◆ **Input material**:

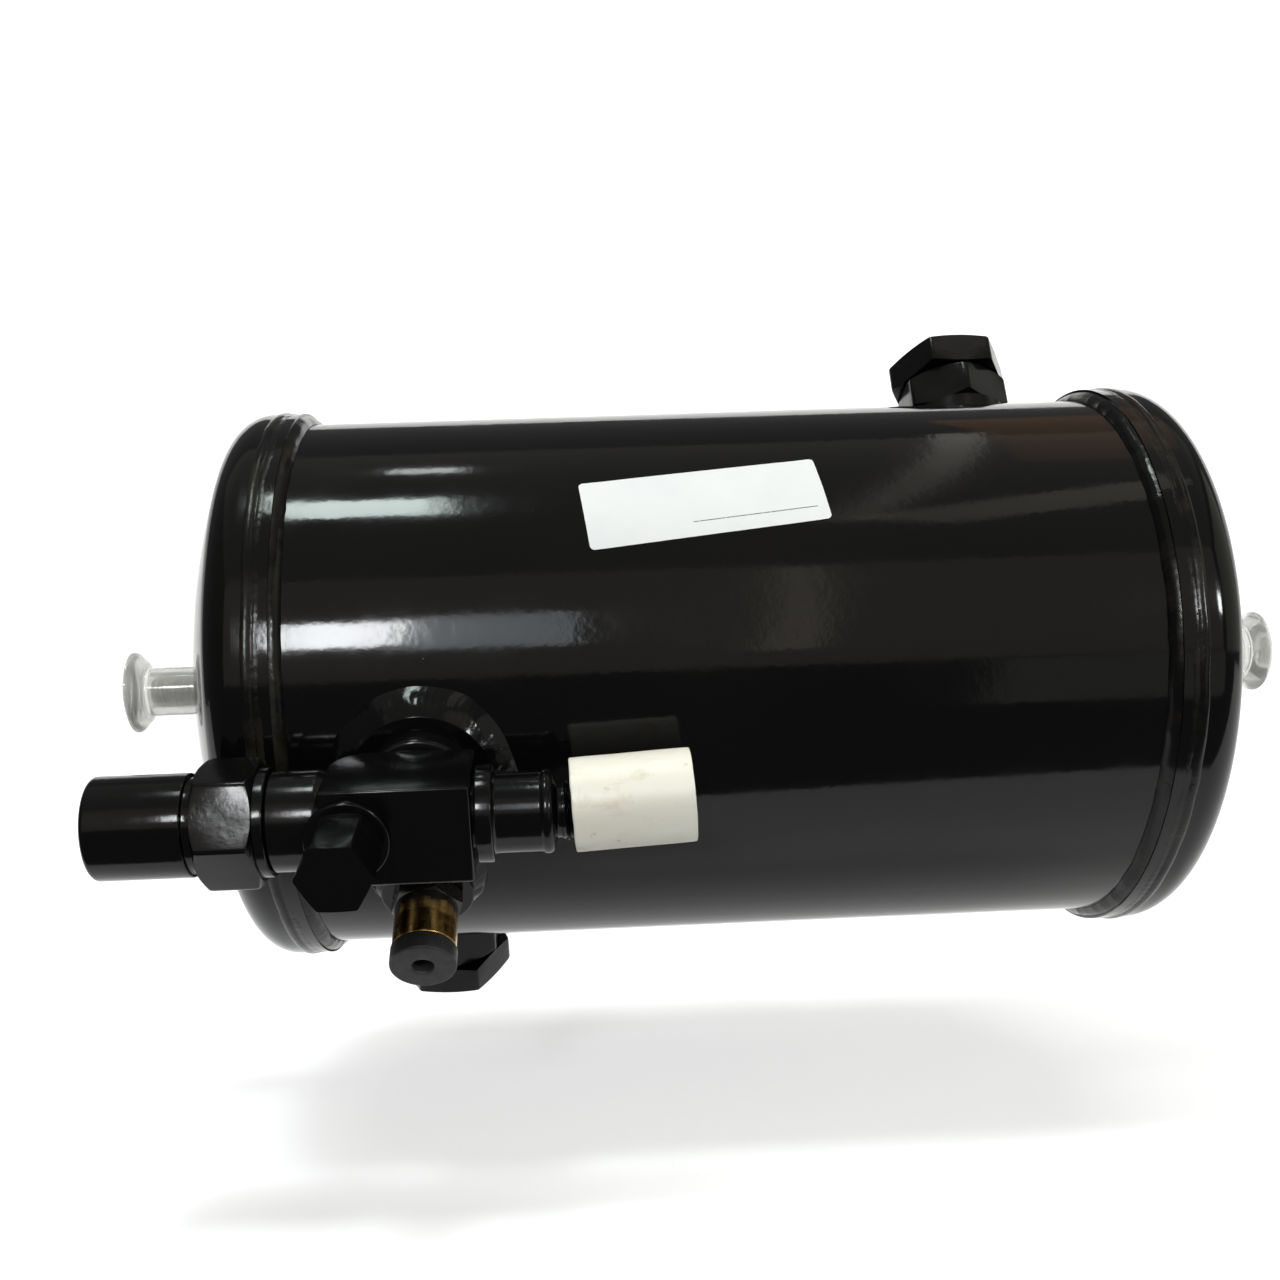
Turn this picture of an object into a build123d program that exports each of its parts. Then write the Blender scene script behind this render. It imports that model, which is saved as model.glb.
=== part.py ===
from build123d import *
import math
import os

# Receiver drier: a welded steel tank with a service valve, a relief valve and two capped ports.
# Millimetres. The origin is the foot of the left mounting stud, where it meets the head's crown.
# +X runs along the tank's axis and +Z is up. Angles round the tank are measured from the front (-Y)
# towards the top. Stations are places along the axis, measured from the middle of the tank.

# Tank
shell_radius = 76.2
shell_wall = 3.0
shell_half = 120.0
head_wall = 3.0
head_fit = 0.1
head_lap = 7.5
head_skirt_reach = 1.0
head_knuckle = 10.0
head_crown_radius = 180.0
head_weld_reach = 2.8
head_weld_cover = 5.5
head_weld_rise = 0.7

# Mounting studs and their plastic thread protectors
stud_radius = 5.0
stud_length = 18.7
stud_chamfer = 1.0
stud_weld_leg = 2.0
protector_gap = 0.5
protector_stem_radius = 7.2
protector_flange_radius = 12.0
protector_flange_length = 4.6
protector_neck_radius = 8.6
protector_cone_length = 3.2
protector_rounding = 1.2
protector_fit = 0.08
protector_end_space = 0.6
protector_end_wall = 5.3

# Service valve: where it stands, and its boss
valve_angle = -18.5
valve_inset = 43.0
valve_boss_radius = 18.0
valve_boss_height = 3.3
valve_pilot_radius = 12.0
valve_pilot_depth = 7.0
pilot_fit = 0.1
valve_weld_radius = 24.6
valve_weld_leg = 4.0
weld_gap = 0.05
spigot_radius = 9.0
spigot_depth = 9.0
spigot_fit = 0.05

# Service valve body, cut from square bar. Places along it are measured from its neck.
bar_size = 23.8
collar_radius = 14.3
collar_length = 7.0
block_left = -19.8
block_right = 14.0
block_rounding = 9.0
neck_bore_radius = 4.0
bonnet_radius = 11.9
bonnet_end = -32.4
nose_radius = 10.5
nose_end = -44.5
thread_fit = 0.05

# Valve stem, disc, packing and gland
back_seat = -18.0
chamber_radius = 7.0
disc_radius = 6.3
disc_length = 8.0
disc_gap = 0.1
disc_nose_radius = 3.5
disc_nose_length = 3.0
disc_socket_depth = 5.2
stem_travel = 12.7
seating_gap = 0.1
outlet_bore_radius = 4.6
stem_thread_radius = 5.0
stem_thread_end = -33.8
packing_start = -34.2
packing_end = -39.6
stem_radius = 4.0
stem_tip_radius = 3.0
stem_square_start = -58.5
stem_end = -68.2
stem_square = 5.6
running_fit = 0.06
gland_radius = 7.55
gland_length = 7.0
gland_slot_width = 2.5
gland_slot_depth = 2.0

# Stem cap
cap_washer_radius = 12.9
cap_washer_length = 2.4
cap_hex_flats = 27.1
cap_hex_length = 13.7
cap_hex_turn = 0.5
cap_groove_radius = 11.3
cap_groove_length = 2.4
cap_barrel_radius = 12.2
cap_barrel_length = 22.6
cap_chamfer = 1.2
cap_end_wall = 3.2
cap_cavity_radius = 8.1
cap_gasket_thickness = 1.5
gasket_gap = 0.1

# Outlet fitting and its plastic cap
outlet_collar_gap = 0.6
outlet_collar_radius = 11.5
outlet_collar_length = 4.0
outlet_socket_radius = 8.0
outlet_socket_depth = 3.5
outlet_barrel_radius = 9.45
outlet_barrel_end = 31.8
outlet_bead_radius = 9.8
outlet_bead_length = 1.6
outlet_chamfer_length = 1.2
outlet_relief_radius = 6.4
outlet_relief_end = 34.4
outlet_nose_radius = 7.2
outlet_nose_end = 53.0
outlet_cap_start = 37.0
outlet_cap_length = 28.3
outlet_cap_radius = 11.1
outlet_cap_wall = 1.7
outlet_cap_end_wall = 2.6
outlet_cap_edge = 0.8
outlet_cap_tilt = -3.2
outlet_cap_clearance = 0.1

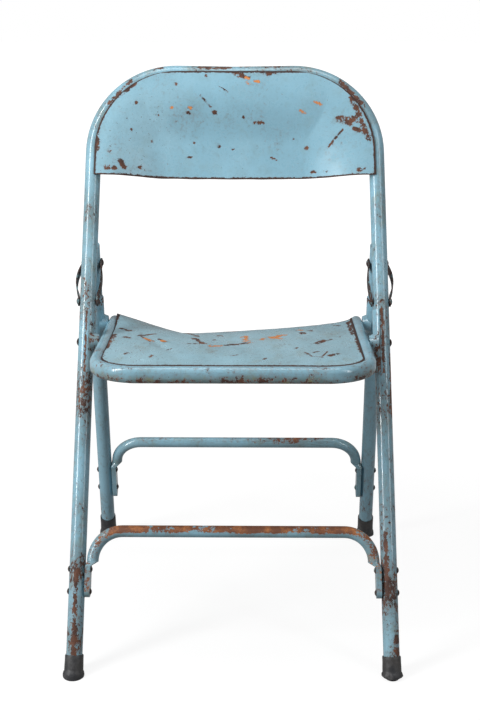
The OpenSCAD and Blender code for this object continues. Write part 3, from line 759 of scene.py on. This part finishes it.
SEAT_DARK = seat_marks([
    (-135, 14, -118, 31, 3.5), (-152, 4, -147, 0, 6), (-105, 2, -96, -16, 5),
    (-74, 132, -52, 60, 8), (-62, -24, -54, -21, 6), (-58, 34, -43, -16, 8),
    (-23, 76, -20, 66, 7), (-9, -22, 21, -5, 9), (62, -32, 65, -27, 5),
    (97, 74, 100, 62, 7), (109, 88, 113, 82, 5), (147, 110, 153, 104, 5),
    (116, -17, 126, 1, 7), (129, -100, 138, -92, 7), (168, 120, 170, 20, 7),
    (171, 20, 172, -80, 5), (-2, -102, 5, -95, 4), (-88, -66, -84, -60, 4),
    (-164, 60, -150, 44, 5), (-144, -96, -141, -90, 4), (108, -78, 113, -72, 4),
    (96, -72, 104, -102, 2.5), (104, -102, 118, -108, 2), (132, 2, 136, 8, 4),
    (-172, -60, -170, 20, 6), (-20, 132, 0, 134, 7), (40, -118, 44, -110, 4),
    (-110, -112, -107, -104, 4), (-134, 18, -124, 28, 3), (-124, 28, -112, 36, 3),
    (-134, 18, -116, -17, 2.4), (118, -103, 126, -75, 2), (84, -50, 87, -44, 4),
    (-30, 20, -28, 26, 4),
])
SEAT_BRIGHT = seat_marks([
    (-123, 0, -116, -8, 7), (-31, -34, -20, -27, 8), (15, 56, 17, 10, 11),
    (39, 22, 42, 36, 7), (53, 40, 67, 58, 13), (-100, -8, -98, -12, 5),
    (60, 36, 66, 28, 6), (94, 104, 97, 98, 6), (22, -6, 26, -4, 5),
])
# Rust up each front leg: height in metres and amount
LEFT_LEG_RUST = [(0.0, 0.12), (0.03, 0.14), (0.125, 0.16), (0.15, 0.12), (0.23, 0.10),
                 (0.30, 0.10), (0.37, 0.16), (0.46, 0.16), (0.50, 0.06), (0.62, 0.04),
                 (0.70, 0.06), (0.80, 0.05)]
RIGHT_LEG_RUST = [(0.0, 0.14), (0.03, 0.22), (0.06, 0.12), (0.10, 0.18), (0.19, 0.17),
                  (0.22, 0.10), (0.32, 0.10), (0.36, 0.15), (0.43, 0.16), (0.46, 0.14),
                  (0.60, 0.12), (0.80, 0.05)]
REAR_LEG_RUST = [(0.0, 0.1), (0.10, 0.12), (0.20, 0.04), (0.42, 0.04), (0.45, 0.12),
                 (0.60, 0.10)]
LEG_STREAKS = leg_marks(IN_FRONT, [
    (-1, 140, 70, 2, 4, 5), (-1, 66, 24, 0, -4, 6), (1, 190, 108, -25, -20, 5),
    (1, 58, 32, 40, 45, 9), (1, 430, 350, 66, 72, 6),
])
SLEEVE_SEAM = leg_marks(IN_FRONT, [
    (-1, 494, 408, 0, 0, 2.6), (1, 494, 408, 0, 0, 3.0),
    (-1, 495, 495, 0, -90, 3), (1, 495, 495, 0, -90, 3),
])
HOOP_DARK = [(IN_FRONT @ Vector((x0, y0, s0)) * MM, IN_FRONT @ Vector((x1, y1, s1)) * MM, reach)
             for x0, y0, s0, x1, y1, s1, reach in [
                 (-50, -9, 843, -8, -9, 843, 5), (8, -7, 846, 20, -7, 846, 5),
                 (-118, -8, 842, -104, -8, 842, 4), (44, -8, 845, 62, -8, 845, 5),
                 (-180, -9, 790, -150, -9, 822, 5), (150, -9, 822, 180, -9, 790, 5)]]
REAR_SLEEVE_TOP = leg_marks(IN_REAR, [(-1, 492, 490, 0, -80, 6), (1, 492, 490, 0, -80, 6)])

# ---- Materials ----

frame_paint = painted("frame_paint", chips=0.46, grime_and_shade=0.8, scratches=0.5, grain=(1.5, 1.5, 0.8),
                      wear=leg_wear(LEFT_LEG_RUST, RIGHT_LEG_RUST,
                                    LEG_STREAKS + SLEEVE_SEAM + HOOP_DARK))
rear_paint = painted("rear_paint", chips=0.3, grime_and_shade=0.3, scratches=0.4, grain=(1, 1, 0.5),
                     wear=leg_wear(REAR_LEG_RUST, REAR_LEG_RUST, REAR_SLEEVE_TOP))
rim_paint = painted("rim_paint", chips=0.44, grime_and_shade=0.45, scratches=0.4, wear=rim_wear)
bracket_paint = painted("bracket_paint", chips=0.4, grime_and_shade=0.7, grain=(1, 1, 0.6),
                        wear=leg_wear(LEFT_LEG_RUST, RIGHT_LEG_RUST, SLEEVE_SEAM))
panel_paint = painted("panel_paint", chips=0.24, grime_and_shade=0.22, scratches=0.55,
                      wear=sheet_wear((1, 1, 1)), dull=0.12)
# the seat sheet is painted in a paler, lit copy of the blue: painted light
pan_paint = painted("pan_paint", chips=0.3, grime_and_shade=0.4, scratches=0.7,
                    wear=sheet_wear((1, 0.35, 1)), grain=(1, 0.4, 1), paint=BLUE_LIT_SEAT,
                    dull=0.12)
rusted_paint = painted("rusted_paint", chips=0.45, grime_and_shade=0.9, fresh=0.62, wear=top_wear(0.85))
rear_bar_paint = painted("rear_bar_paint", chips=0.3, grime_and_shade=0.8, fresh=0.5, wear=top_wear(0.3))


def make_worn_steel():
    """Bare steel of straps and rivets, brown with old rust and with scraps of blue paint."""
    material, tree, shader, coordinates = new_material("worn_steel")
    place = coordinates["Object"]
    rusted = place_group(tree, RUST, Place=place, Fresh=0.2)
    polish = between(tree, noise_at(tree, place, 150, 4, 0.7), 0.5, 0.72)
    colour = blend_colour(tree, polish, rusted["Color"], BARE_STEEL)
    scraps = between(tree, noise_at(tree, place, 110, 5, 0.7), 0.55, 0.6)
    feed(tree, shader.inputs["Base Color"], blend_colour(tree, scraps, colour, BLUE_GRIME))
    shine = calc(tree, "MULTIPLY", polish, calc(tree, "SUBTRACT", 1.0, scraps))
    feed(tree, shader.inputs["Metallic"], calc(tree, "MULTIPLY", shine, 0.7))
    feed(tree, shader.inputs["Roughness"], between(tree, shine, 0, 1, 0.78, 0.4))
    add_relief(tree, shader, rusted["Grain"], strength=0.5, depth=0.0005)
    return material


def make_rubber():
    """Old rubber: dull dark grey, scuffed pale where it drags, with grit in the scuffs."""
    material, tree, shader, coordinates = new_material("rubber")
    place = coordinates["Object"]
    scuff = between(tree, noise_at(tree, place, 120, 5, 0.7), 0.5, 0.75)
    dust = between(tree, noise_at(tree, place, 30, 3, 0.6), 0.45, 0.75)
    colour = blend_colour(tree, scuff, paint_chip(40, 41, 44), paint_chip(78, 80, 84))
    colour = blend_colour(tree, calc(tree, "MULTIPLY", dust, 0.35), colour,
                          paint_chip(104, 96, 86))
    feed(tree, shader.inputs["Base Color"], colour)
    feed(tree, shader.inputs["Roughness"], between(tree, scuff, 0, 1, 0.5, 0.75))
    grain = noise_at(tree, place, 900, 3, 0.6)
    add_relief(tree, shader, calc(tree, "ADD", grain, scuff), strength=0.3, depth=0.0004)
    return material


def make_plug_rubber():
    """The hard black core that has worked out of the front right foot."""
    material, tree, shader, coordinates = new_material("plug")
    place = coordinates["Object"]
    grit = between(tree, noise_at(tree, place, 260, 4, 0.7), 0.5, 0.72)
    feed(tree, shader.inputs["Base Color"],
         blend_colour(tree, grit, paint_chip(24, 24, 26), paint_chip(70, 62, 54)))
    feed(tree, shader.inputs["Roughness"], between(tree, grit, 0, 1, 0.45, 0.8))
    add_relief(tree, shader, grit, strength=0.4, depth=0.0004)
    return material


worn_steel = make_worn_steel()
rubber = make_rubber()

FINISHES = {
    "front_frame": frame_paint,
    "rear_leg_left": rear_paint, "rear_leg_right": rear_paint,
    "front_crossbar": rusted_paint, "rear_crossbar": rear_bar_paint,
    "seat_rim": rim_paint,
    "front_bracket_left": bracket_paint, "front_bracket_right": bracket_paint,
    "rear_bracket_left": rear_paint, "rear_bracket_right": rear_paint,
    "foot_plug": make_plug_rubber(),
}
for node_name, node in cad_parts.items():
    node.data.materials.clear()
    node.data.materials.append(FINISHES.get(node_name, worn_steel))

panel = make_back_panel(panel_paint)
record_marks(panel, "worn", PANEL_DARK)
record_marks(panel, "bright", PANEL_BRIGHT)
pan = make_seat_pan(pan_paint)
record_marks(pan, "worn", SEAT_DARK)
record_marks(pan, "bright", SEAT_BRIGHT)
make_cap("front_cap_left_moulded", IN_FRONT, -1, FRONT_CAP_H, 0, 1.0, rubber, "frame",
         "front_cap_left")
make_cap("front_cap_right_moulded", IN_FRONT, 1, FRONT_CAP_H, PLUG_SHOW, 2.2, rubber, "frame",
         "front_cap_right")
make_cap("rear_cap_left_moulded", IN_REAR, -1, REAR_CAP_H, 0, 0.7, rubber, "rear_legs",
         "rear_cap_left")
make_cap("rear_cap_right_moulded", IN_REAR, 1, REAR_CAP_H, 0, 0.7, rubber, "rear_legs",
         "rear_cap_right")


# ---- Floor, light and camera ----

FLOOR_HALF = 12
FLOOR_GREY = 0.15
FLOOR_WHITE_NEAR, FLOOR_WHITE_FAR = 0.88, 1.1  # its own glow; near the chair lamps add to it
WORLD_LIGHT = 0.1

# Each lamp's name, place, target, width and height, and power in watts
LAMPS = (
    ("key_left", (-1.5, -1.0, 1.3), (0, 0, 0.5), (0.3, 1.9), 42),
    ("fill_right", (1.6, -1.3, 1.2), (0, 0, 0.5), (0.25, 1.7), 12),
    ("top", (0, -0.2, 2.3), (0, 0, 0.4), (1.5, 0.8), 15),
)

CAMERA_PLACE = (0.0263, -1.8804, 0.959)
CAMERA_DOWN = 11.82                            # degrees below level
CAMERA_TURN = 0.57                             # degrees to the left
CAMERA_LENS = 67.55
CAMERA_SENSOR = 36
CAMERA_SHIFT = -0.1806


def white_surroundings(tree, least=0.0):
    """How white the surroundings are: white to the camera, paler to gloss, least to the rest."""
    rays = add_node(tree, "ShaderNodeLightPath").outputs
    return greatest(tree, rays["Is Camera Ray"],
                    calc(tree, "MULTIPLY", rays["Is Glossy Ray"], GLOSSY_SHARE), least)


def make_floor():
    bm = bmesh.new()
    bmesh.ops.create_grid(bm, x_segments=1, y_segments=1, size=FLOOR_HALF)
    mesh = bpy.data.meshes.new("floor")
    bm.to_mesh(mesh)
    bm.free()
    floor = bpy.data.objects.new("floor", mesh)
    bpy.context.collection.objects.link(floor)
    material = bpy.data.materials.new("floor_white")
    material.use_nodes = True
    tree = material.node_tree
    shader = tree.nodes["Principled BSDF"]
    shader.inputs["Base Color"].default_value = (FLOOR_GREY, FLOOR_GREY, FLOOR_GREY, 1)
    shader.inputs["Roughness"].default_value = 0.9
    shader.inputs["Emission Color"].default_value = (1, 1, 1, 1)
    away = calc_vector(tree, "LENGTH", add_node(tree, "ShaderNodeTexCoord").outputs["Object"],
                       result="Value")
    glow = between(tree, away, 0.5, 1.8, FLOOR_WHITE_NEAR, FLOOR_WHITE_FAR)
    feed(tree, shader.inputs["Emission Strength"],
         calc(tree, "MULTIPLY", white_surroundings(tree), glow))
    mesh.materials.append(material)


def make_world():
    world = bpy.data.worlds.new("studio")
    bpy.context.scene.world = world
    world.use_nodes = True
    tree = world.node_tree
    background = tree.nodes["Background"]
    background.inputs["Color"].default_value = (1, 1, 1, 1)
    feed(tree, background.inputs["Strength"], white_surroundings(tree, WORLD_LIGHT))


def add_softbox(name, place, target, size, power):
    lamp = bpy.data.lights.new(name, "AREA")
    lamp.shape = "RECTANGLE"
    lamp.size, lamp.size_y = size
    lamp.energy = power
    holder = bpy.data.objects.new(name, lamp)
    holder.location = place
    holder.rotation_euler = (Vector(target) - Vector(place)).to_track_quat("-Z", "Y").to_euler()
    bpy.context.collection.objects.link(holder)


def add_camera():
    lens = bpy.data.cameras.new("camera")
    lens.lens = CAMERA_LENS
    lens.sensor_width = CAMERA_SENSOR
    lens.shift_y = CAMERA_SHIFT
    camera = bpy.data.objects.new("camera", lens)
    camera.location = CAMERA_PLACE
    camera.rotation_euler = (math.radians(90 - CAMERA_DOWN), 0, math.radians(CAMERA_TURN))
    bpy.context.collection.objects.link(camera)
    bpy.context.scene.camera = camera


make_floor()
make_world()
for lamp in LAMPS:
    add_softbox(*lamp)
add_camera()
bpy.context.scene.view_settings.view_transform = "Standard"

◆ **What to do**: The required output is the exact run of lines from the beginning of the listing above to the line that contains "# towards the", inclusive of both.

◆ **Task response**:
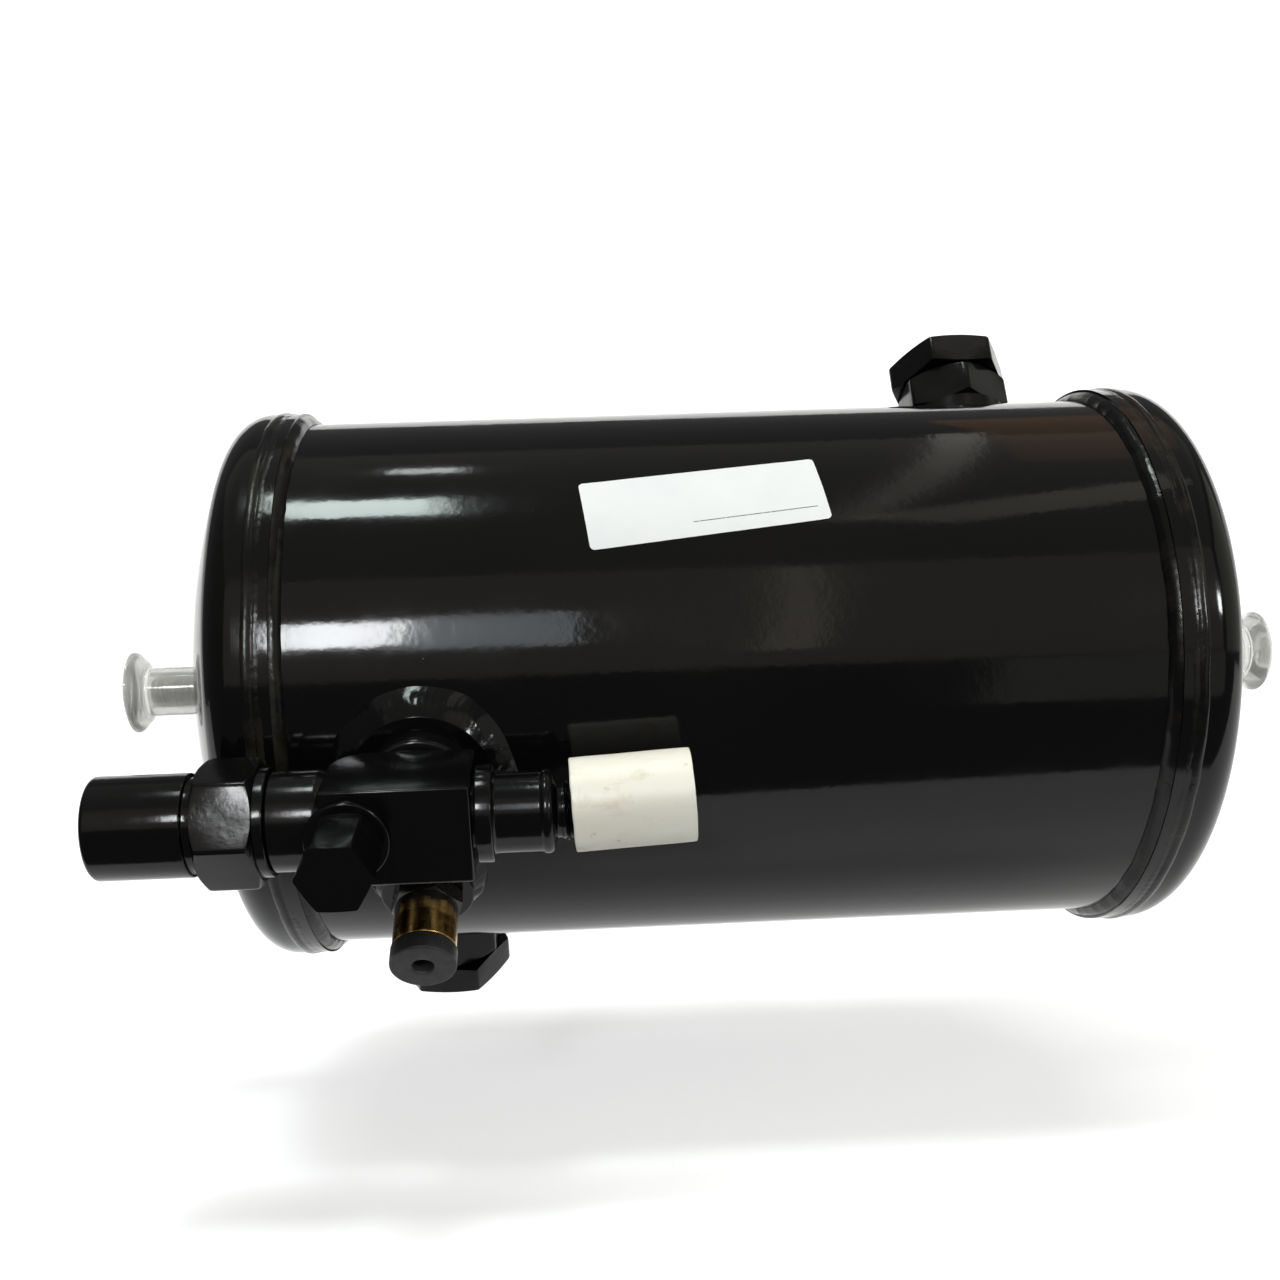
Turn this picture of an object into a build123d program that exports each of its parts. Then write the Blender scene script behind this render. It imports that model, which is saved as model.glb.
=== part.py ===
from build123d import *
import math
import os

# Receiver drier: a welded steel tank with a service valve, a relief valve and two capped ports.
# Millimetres. The origin is the foot of the left mounting stud, where it meets the head's crown.
# +X runs along the tank's axis and +Z is up. Angles round the tank are measured from the front (-Y)
# towards the top. Stations are places along the axis, measured from the middle of the tank.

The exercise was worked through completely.